Ainsi que l'ont indiqué les auteurs Sopinka, Lederman, Bryant dans The Law of Evidence in Canada (Toronto: Butterworths, 1992) aux pages 70 à 73, l’expression prima facie a deux sens. Premièrement, on a déterminé qu'établir une preuve prima facie signifiait qu'en l'absence d'une preuve contraire de la partie opposée, la preuve produite était jugée vraie. On a appelé cela une conclusion de fait obligatoire. Deuxièmement, on a jugé qu'établir une preuve prima facie signifiait qu'en l'absence d'une preuve contraire de la partie opposée, la preuve produite pouvait, et non pas devait, être jugée vraie; on appelle cette opinion l'inférence factuelle admissible. Je préfère ce dernier sens car le juge des faits devrait toujours avoir le droit d'affirmer, et de fait, doit, à l'occasion, dans l'exercice de ses fonctions, affirmer que les deux versions ne sont que foutaises. Ainsi que Jean-Paul Sartre l'a un jour fait remarquer, l'absence de choix est parfois un choix.

[9] En l'espèce, l'hypothèse de fait du ministre concerne la juste valeur marchande de l'immeuble, du terrain et de l'entreprise. Selon la preuve présentée par l'appelante, la juste valeur marchande du « bien en immobilisation » était de 210 000 $ au moment du transfert. L'appelante se fonde sur le montant de la contrepartie donnée en échange du bien selon l’acte translatif de propriété. Il faut donc conclure, à mon avis, que par « bien en immobilisation » l'appelante a voulu dire le bien transféré en vertu de l’acte translatif de propriété. Il semblerait qu'il s'agisse en l’occurrence du terrain, ainsi que de l'immeuble appelé Victoria Tavern.

[10] La preuve de l'appelante ne traite pas de la question de savoir quelle était la juste valeur marchande de l'entreprise au moment du transfert. L’acte translatif de propriété ne constitue une preuve que de la valeur de la contrepartie donnée pour le terrain et l'immeuble.
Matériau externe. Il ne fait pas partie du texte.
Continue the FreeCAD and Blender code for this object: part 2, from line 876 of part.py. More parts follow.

De plus, en ce qui concerne le terrain et l'immeuble, l’acte translatif de propriété constitue une preuve de leur valeur d’après la contrepartie donnée. Il ne semble pas constituer une preuve de leur juste valeur marchande.

[11] Donc, l'appelante peut très bien avoir présenté une preuve prima facie quant à la valeur du terrain et de l'immeuble au moment du transfert, mais cela ne suffit pas à mon avis pour démolir précisément l'hypothèse du ministre. Pour démolir l'hypothèse du ministre quant à la juste valeur marchande du terrain, de l'immeuble et de l'entreprise au moment du transfert, il fallait que l'appelante présente des éléments de preuve à cet égard, ce qu'elle n'a pas fait. Dans l'affaire Kamin v. M.N.R., 93 DTC 62, à la page 64 (C.C.I.), la Cour a dit :

Le ministre n'a pas carte blanche pour établir les présomptions qui lui conviennent. À l'interrogatoire principal, on s'attend qu'il puisse produire des preuves plus concrètes que de simples présomptions pour réfuter les arguments de l'appelant.
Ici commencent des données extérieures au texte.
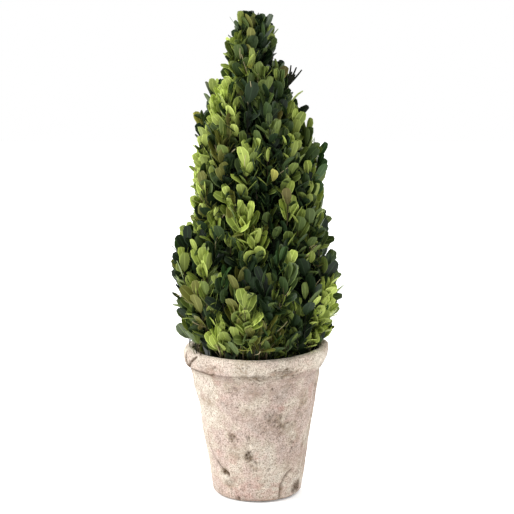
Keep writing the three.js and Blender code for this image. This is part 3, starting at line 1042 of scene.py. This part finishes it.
def grow_branches(crown, boughs, rng):
    tree = nearest_tree(boughs, skip=3)
    branches = []
    for i in range(BRANCHES):
        height = crown.surface_height((i + rng.random()) / BRANCHES)
        angle = i * GOLDEN_ANGLE + rng.uniform(-0.3, 0.3)
        end = crown.point(angle, height, BRANCH_DEPTH * rng.uniform(0.85, 1.15))
        below = end - BRANCH_DROP * UP - BRANCH_INSET * outward(angle)
        start = tree.find(below)[0].copy()
        bend = start.lerp(end, 0.5) + 3 * MM * outward(angle) - 2 * MM * UP
        branches.append(Shoot(curve_points(start, bend, end, 6), *BRANCH_RADII))
    return branches


def nearness(angle, height, radius, marks):
    """1 in the middle of a marked place on the crown, and 0 outside all of them."""
    best = 0.0
    for azimuth, mark_height, reach in marks:
        turn = (angle - math.radians(azimuth) + math.pi) % math.tau - math.pi
        distance = math.hypot(turn * radius, height - mark_height * MM)
        best = max(best, 1 - float(smooth_share(distance, 0.5 * reach * MM, 1.2 * reach * MM)))
    return best


def cluster_tone(angle, height, radius):
    """The tone that an even sprig takes from a light cluster round it, or 0."""
    best = 0.0
    for *place, tone in CLUSTERS:
        if tone > LIGHT_CLUSTER and nearness(angle, height, radius, [place]) > MARKED:
            best = max(best, tone - 0.5)
    return best


def odd_tint(angle, height, radius):
    for tint, places in ((OLIVE, OLIVE_PLACES), (COOL, COOL_PLACES)):
        if nearness(angle, height, radius, places) > MARKED:
            return tint
    return None


def leafy_shoot(tree, end, angle, rise, swing, length, rng):
    """A sprig's curve: from the nearest branch to its base, and on to its end."""
    direction = math.cos(rise) * outward(angle + swing) + math.sin(rise) * UP
    base = end - length * direction
    start = tree.find(base - SPRIG_ROOT * direction)[0].copy()
    lower = curve_points(start, start.lerp(base, 0.5) - 2 * MM * UP, base, 3)
    sag = SPRIG_SAG * length * (outward(angle) - UP) + SPRIG_SWAY * length * random_vector(rng)
    return lower[:-1] + curve_points(base, base.lerp(end, 0.5) + sag, end, 5)


def even_tone(crown, angle, height, hollow, shade, rng):
    """The tone of a sprig that is in no cluster."""
    surface = crown.point(angle, height, 0)
    tone = rng.gauss(TONE_MEAN, TONE_SPREAD) + PATCH_TONE * noise.noise(surface / PATCH_REACH + PATCH_SHIFT)
    # painted light and shade: lighter at the two sides and more on the left, as the lamps fall, and lighter
    # at the foot; darker in the hollows
    tone += PAINTED_SIDE_LIGHT * math.cos(angle) ** 2 - PAINTED_LEFT_LIGHT * math.cos(angle) - HOLLOW_SHADE * hollow - shade
    tone += PAINTED_FOOT_LIGHT - PAINTED_FOOT_LIGHT * float(smooth_share(height, *PAINTED_FOOT_LIGHT_ENDS))
    tone -= TIP_SHADE * float(smooth_share(height, crown.top - TIP_SHADE_REACH, crown.top))
    tone -= UPPER_SHADE * float(smooth_share(height, *UPPER_SHADE_ENDS))
    return min(tone, LIGHTEST)


def grow_sprigs(crown, tree, rng, count, depth, shade):
    """Sprigs spread evenly over the crown. Shade darkens their tones."""
    sprigs = []
    for i in range(count):
        height = crown.surface_height((i + rng.random()) / count)
        height = min(height, crown.top - TIP_DEPTH)
        angle = i * GOLDEN_ANGLE + rng.uniform(-0.12, 0.12)
        surface = crown.point(angle, height, 0)
        radius = crown.radius(angle, height)
        hollow = nearness(angle, height, radius, DARK_HOLLOWS)
        tuft = TUFT_DEPTH * noise.noise(surface / TUFT_SIZE) - HOLLOW_DEPTH * hollow
        tuft -= TRIM_DEPTH * nearness(angle, height, radius, TRIMS)
        end = crown.point(angle, height, depth + rng.gauss(0, DEPTH_SPREAD) - tuft, leaf_rise(crown, height))
        rise = sprig_rise(crown, height) + rng.gauss(0, RISE_SPREAD)
        swing = rng.gauss(0, SWING_SPREAD)
        points = leafy_shoot(tree, end, angle, rise, swing, rng.uniform(*SPRIG_LENGTH), rng)
        tone = even_tone(crown, angle, height, hollow, shade, rng)
        tone = max(tone, cluster_tone(angle, height, radius) - shade)
        sprigs.append(Sprig(points, angle, height, tone, odd_tint(angle, height, radius)))
    return sprigs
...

[12] La preuve de l'appelante ne fait naître tout simplement aucun doute quant à l'hypothèse de fait précise du ministre. L'hypothèse du ministre relative à la juste valeur marchande du bien au moment du transfert doit être retenue.

[13] La seule autre question était de savoir si M. Morrison avait un lien de dépendance avec la copropriétaire du bien, Elaine Brousseau, qui avait constitué 944787 Ontario Inc., soit l'appelante. Il n'y a guère de doute que M. Morrison avait un lien de dépendance avec elle, et aucun élément de preuve indiquant le contraire n'a été présenté. Point n’est besoin d’en dire davantage à ce sujet.

[14] Ainsi, l'hypothèse du ministre selon laquelle le bien valait 295 000 $ est acceptée, et l'appel est rejeté.

[15] L'avocate de l'intimée est en droit de présenter ses observations écrites concernant les frais, qui, par les présentes, sont adjugés à l'intimée.

Signé à Ottawa, Canada, ce 18e jour de mars 1998.

« J. A. Brulé »

J.C.C.I.

[TRADUCTION FRANÇAISE OFFICIELLE]

Traduction certifiée conforme ce 25e jour de septembre 1998.